Irrespective of whether you're fetching a single result-set or multiple result-sets, the consensus seems to be to use a DataReader instead of a DataSet.
In regards to whether you should ever bother with multiple result-sets, the wisdom is that you shouldn't, but I can conceive of a reasonable class of exceptions to that rule: (tightly) related result-sets. You certainly don't want to add a query to return the same set of choices for a drop-down list that's repeated on hundreds or even dozens of pages in your app, but several sets narrowly-used may be sensibly combined. As an example, I'm currently creating a page to display several sets of 'discrepancies' for a batch of ETL data. None of those queries are likely to be used elsewhere, so it would be convenient to encapsulate them as a single 'get discrepancies' sproc. On the other hand, the better performance of doing so may be insignificant compared to working-around the natural one-sproc-one-result-set architecture of your ORM or hand-rolled data-access code.

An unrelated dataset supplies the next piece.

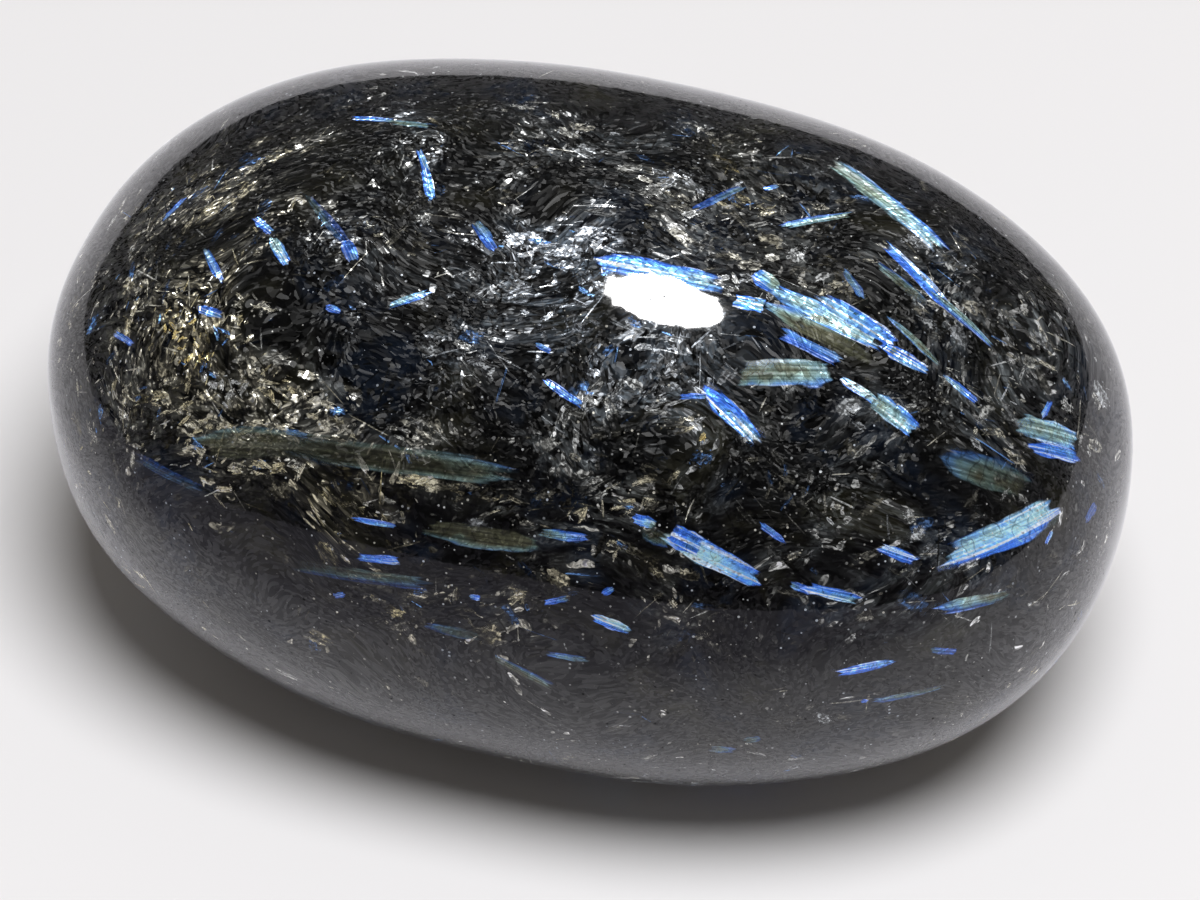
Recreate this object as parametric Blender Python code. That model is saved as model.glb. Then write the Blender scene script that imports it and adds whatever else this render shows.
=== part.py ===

I have gone to a method that uses DataReaders for all calls, I have noticed a marked performance impovement, especially in cases when I am loading drop down lists, and other simple items like that.
Personally with multiple drop downs, I typically go to pullling individual chunks of data to get it, rather than say a stored procedure that returns 5 result sets.
Take a look into the TableAdapters that are available with .NET 2.0 and up. What they do is give you the strength of a strongly-typed DataTable and allow you to map a Fill method to it that will use a DataReader to load it up. Your fill method can be existing stored procedures, your own AdHoc SQL, or even let the wizard generate the AdHod or Stored Procedure for you.
You can find this by starting up a new XSD DataSet object within your project. For tables that are used for more than just lookup, you can also map insert/update/delete methods to the TableAdapter.